⟨
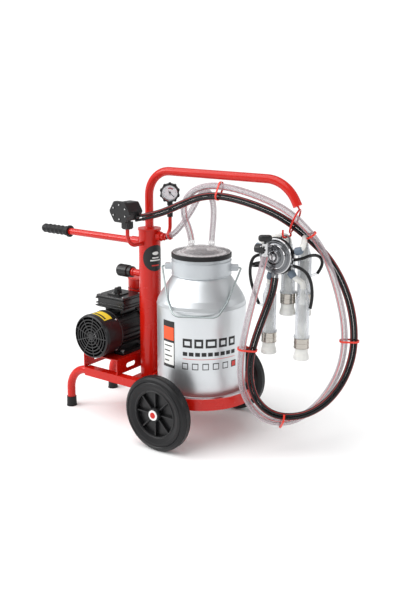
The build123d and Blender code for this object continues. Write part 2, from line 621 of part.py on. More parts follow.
pump_rotor = along_motor([
    (SHAFT_R, HOUSING_Y1 + 13), (37, HOUSING_Y1 + 13), (37, PUMP_Y1 - 13), (SHAFT_R, PUMP_Y1 - 13),
])
for i in range(4):
    notch = Pos(MOTOR_X, (HOUSING_Y1 + PUMP_Y1) / 2, MOTOR_Z) * Rot(0, 45 + i * 90, 0) * Pos(30, 0, 0)
    pump_rotor -= notch * Box(18, 120, 5)
    pump_rotor += notch * Pos(-0.5, 0, 0) * Box(16, PUMP_Y1 - HOUSING_Y1 - 27, 4.4)
save(pump_rotor, "pump_rotor")

silencer = spun([
    (0, 0), (32, 0), (38, 6), (38, 44), (36, 46), (36, 50), (37, 52), (37, 84), (33, 88), (0, 88),
])
save(Pos(MOTOR_X, 96, MOTOR_Z + 80) * silencer, "silencer")

suction_route = [(MOTOR_X + 76, SUCTION_Y, MOTOR_Z), (COLUMN_X, SUCTION_Y, MOTOR_Z), (COLUMN_X, 20, MOTOR_Z)]
suction = bent_tube(suction_route, 11, 30, 8) - column_space
save(suction, "suction_pipe")

# ---- Milk can ----
can_outline = [
    (0, CAN_BOTTOM + 6), (136, CAN_BOTTOM + 6), (136, CAN_BOTTOM), (141, CAN_BOTTOM), (143, CAN_BOTTOM + 12),
    (CAN_R, CAN_BOTTOM + 26), (CAN_R, 452), (147, 466), (138, 484), (121, 510), (104, 536), (NECK_R + 2, 546),
    (NECK_R, 549), (NECK_R, COLLAR_TOP),
]
inner_outline = [(r - CAN_WALL, z) for r, z in reversed(can_outline[7:])]
inner_outline += [
    (CAN_R - CAN_WALL, 451), (CAN_R - CAN_WALL, CAN_BOTTOM + 28), (141, CAN_BOTTOM + 9), (0, CAN_BOTTOM + 9),
]
save(Pos(CAN_X, 0, 0) * spun(can_outline + inner_outline), "milk_can")

ear_place = Pos(CAN_X, 0, 0) * Rot(0, 0, EAR_TURN)
collar = spun([
    (NECK_R, COLLAR_BOTTOM), (COLLAR_R - 1, COLLAR_BOTTOM), (COLLAR_R, COLLAR_BOTTOM + 2), (COLLAR_R, 596),
    (COLLAR_R - 2, 599), (COLLAR_R - 3, COLLAR_TOP), (NECK_R, COLLAR_TOP),
])
for side in (-1, 1):
    collar += Pos(side * 109, 0, EAR_Z) * Box(26, 17, 20)
    collar -= rod((side * 108, 0, EAR_Z), (side * 130, 0, EAR_Z), BAIL_WIRE_R + RUNNING)
collar -= Pos(0, 0, 580) * Cylinder(NECK_R, 200)
save(ear_place * collar, "can_collar")

tilt = radians(BAIL_REST)


def bail_point(along, out):
    """A point in the bail's own plane: along the ears, and out from their axis."""
    return (along, -out * sin(tilt), EAR_Z - out * cos(tilt))


bail_half = [(110, 0), (133, 0), (97, 145), (70, BAIL_LENGTH)]
bail_route = [bail_point(-along, out) for along, out in bail_half]
bail_route += [bail_point(along, out) for along, out in reversed(bail_half)]
bail = bent_tube(bail_route, BAIL_WIRE_R, [5, 60, 28, 28, 60, 5])
save(ear_place * bail, "can_bail")

gasket_z = COLLAR_TOP + GAP
gasket = spun([
    (84, gasket_z), (GASKET_R, gasket_z), (GASKET_R, LID_Z),
    (GASKET_R - 3, LID_Z + 1.5), (GASKET_R - 3, LID_Z),
    (84, LID_Z),
])
save(Pos(CAN_X, 0, 0) * gasket, "lid_gasket")

lid = Pos(0, 0, LID_Z) * spun([
    (0, 24), (20, 23), (44, 18), (62, 10), (70, 4), (97, 4),
    (97, 0), (66, 0), (58, 7), (42, 15), (20, 20), (0, 21),
])
for side in (-1, 1):
    foot_of_nipple = (side * NIPPLE_REACH, 0, LID_Z + 18)
    lid += rod(foot_of_nipple, (side * NIPPLE_REACH, 0, NIPPLE_TOP), 8)
    lid += rod((side * NIPPLE_REACH, 0, NIPPLE_TOP - 8), (side * NIPPLE_REACH, 0, NIPPLE_TOP), 12)
    lid -= rod((side * NIPPLE_REACH, 0, LID_Z), (side * NIPPLE_REACH, 0, NIPPLE_TOP + 1), 5.5)
save(ear_place * lid, "can_lid")

# ---- Milking cluster ----
def on_claw(points):
    return Pos(CLAW_X, 0, CLAW_Z) * spun(points, Axis.Y)


NIPPLE_ANGLES = (-112, -48, 165, 17)      # one milk nipple for each teat cup
NIPPLE_Y = -27
NIPPLE_END = CLAW_R + 16


def claw_point(angle, reach):
    """A point on a milk nipple's axis, at a distance from the claw's own axis."""
    turn = radians(angle)
    return (CLAW_X + reach * cos(turn), NIPPLE_Y, CLAW_Z + reach * sin(turn))


claw_body = on_claw([
    (0, -12), (30, -12), (46, -18), (CLAW_R - 2, -26), (CLAW_R, -32), (CLAW_R, -36), (CLAW_R - 6, -36),
    (CLAW_R - 6, -30), (44, -22), (28, -16), (0, -16),
])
for angle in NIPPLE_ANGLES:
    claw_body += pipe_ring(claw_point(angle, CLAW_R - 6), claw_point(angle, NIPPLE_END), 7, 5)
HOOP_WIRE_R = 2.5
hoop_z = HOOK_FLOOR_Z + HOOK_WIRE_R + HOOP_WIRE_R + 0.1
hoop_route = [(489, -30, 698), (489, -30, hoop_z), (519, -30, hoop_z), (519, -30, 690)]
claw_body += bent_tube(hoop_route, HOOP_WIRE_R, 13)
claw_body -= on_claw([(0, -16), (28, -16), (44, -22), (CLAW_R - 6, -30), (CLAW_R - 6, -40), (0, -40)])
save(claw_body, "claw_body")

claw_cover = on_claw([
    (0, -62), (20, -62), (24, -58), (38, -56), (42, -52), (CLAW_R - 4, -50), (CLAW_R, -46), (CLAW_R, -36.2),
    (CLAW_R - 5, -36.2), (CLAW_R - 5, -45), (40, -48), (20, -54), (0, -56),
])
for distance in (HALF_PAIR, -HALF_PAIR):
    x, y, z = beside(PULSE_ROUTE, distance)[-1]
    claw_cover += pipe_ring((x, y, CLAW_Z - 50), (x, y, z + 1), 4.5, 3)
for route in SHORT_PULSE_ROUTES:
    x, y, z = route[0]
    outward = Vector(x - CLAW_X, 0, z - CLAW_Z).normalized()
    root = Vector(CLAW_X, y, CLAW_Z) + outward * (CLAW_R - 5)
    claw_cover += pipe_ring(tuple(root), tuple(Vector(x, y, z) - outward * 1.5), 4, 2.5)
save(claw_cover, "claw_cover")

OUTLET = (468, -88)
outlet_foot = MILK_ROUTE[-1][2] + 1
BOSS_LENGTH = 14
claw_outlet = rod((*OUTLET, outlet_foot), (*OUTLET, outlet_foot + 38), 10)
claw_outlet += rod((*OUTLET, outlet_foot + 20), (OUTLET[0], -54, outlet_foot + 20), 9)
claw_outlet += rod((*OUTLET, outlet_foot), (*OUTLET, outlet_foot + 5), 12)
claw_outlet += rod((*OUTLET, outlet_foot + 20), (OUTLET[0], OUTLET[1] - BOSS_LENGTH, outlet_foot + 20), 7)
claw_outlet -= rod((*OUTLET, outlet_foot - 1), (*OUTLET, outlet_foot + 30), 7)
claw_outlet -= rod((*OUTLET, outlet_foot + 20), (*OUTLET, outlet_foot + 50), 3.5 + RUNNING)
claw_outlet -= rod((*OUTLET, outlet_foot + 20), (OUTLET[0], OUTLET[1] - 20, outlet_foot + 20), 3)
cap_z = outlet_foot + 20
side_cap = rod((OUTLET[0] - 9, OUTLET[1], cap_z), (OUTLET[0] - 31, OUTLET[1], cap_z), 12.5)
claw_outlet += side_cap - rod((*OUTLET, outlet_foot), (*OUTLET, outlet_foot + 38), 9)
save(claw_outlet - claw_cover - claw_body, "claw_outlet")
button_z = outlet_foot + 44
button = extrude(Plane(origin=(*OUTLET, button_z)) * SlotOverall(42, 24, rotation=36), 20)
button = fillet(button.faces().filter_by(Axis.Z).edges(), 8)
button += rod((*OUTLET, outlet_foot + 32), (*OUTLET, button_z), 3.5)
save(button, "claw_button")
knob_y = OUTLET[1] - BOSS_LENGTH - GAP
star = rod((OUTLET[0], knob_y, outlet_foot + 20), (OUTLET[0], knob_y - 9, outlet_foot + 20), 8)
star += rod((OUTLET[0], knob_y + 4, outlet_foot + 20), (OUTLET[0], knob_y - 9, outlet_foot + 20), 3 - RUNNING)
for i in range(6):
    lobe = Pos(OUTLET[0], knob_y - 4.5, outlet_foot + 20) * Rot(0, i * 60, 0) * Pos(8, 0, 0) * Rot(90, 0, 0)
    star += lobe * Cylinder(3, 9)
save(star, "claw_knob")

shells = []
bands = []
liners = []
CUP_TOP_R = 9
BORE_R = SHELL_R - SHELL_WALL
NECK_BORE_R = CUP_TOP_R + 0.6
for (x, y, mouth), route in zip(CUPS, SHORT_PULSE_ROUTES):
    place = Pos(x, y, mouth)
    shell = place * spun([
        (SHELL_R + 3, 70), (SHELL_R + 3, 76), (SHELL_R, 79), (SHELL_R, 190), (CUP_TOP_R + 3, 218),
        (CUP_TOP_R + 3, 226), (NECK_BORE_R, 226), (NECK_BORE_R, 217), (BORE_R, 189), (BORE_R, 70),
    ])
    on_axis = Vector(x, y, route[-1][2] - 16)
    outward = Vector(*route[-1]) - on_axis
    hose_end = tuple(on_axis + outward * (1 - 1.5 / outward.length))
    on_axis = tuple(on_axis)
    shell += rod(on_axis, hose_end, 4)
    bore = [(0, 60), (BORE_R, 60), (BORE_R, 189), (NECK_BORE_R, 217), (NECK_BORE_R, 240), (0, 240)]
    shell -= place * spun(bore)
    shell -= rod(on_axis, hose_end, 2.5)
    shells.append(shell)
    band_r = SHELL_R + 2
    bands.append(place * spun([(SHELL_R - 0.5, 38), (band_r, 38), (band_r, 70), (SHELL_R - 0.5, 70)]))
    liners.append(place * spun([
        (11, 0), (24, 0), (25, 3), (24.5, 12), (21, 22), (21, 38), (SHELL_R - 0.6, 38), (SHELL_R - 0.6, 70),
        (SHELL_R - 2.6, 70), (15, 82), (14, 180), (CUP_TOP_R, 205), (CUP_TOP_R, CUP_LENGTH), (6, CUP_LENGTH),
        (6, 205), (11, 178), (11.5, 78), (14, 66), (14, 30), (12, 8),
    ]))
save(group(shells), "teat_cup_shells")
save(group(bands), "teat_cup_bands")
save(group(liners), "teat_liners")

# ---- Hoses ----
save(hose(MILK_ROUTE, MILK_HOSE_D, "milk_hose"), "milk_hose")
save(hose(VACUUM_ROUTE, VACUUM_HOSE_D, "vacuum_hose"), "vacuum_hose")
save(hose(beside(PULSE_ROUTE, HALF_PAIR), PULSE_HOSE_D, "pulse_hose_inner"), "pulse_hose_inner")
save(hose(beside(PULSE_ROUTE, -HALF_PAIR), PULSE_HOSE_D, "pulse_hose_outer"), "pulse_hose_outer")
shorts = [hose(route, SHORT_PULSE_D, f"short pulse hose {i}") for i, route in enumerate(SHORT_PULSE_ROUTES)]
save(group(shorts), "short_pulse_hoses")


def tie(milk_run, share, pulse_run):
    """A flat band round the milk hose and the twin pulse hoses, part of the way along a run of each."""
    milk_start, milk_end = [Vector(*point) for point in MILK_ROUTE[milk_run:milk_run + 2]]
    pulse_start, pulse_end = [Vector(*point) for point in PULSE_ROUTE[pulse_run:pulse_run + 2]]
    along = (milk_end - milk_start).normalized()
    milk = milk_start + (milk_end - milk_start) * share
    pulse_way = pulse_end - pulse_start
    pulse = pulse_start + pulse_way * ((milk - pulse_start).dot(along) / pulse_way.dot(along))
    across = pulse - milk
    pair_reach = HALF_PAIR + PULSE_HOSE_D / 2
    length = across.length + MILK_HOSE_D / 2 + pair_reach + 2 * TIE_PLAY
    middle = milk + across.normalized() * (across.length + pair_reach - MILK_HOSE_D / 2) / 2
    width = MILK_HOSE_D + 2 * TIE_PLAY
    ring = SlotOverall(length + 2 * TIE_SHEET, width + 2 * TIE_SHEET) - SlotOverall(length, width)
    plane = Plane(origin=middle - along * TIE_WIDTH / 2, x_dir=across, z_dir=along)
    return extrude(plane * ring, TIE_WIDTH)


TIES = ((5, 0.5, 5), (10, 0.3, 9), (14, 0.6, 14), (19, 0.2, 18), (23, 0.5, 23))
save(group([tie(*where) for where in TIES]), "hose_ties")
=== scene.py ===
"""Looks of the wheeled bucket milking machine: materials, hoses, labels and small detail.

Metres, in the CAD model's own frame.
"""
import json
from math import atan2, cos, pi, radians, sin

import bmesh
import bpy
from mathutils import Matrix, Vector

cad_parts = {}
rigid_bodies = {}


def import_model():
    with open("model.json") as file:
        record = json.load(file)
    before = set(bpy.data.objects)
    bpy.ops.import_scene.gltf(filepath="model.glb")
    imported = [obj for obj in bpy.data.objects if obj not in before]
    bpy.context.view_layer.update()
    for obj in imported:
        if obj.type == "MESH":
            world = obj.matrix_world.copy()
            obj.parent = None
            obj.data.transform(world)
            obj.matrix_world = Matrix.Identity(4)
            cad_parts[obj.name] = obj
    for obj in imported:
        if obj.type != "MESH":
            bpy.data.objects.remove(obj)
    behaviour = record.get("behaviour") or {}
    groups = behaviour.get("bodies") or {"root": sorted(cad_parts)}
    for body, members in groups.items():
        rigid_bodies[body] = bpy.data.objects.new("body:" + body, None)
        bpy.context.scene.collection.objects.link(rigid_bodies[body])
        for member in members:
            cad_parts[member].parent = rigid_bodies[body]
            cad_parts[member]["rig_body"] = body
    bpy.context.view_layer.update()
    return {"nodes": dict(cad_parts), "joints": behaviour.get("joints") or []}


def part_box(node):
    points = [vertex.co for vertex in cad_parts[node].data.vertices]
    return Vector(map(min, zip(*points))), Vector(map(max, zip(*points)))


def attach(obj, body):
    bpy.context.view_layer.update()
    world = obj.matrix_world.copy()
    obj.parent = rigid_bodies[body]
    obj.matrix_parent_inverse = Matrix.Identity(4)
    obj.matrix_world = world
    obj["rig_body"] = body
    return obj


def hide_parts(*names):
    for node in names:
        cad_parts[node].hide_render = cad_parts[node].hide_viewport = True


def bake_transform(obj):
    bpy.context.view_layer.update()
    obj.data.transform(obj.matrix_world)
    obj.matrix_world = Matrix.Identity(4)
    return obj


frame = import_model()


# ---- Places taken from the frame ----
JOINTS = {joint["name"]: joint for joint in frame["joints"]}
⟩
- WRITTEN REQUEST: Scan the lines above for "names", then copy every one that has it.

- EXERCISE ANSWER:
def hide_parts(*names):
    for node in names:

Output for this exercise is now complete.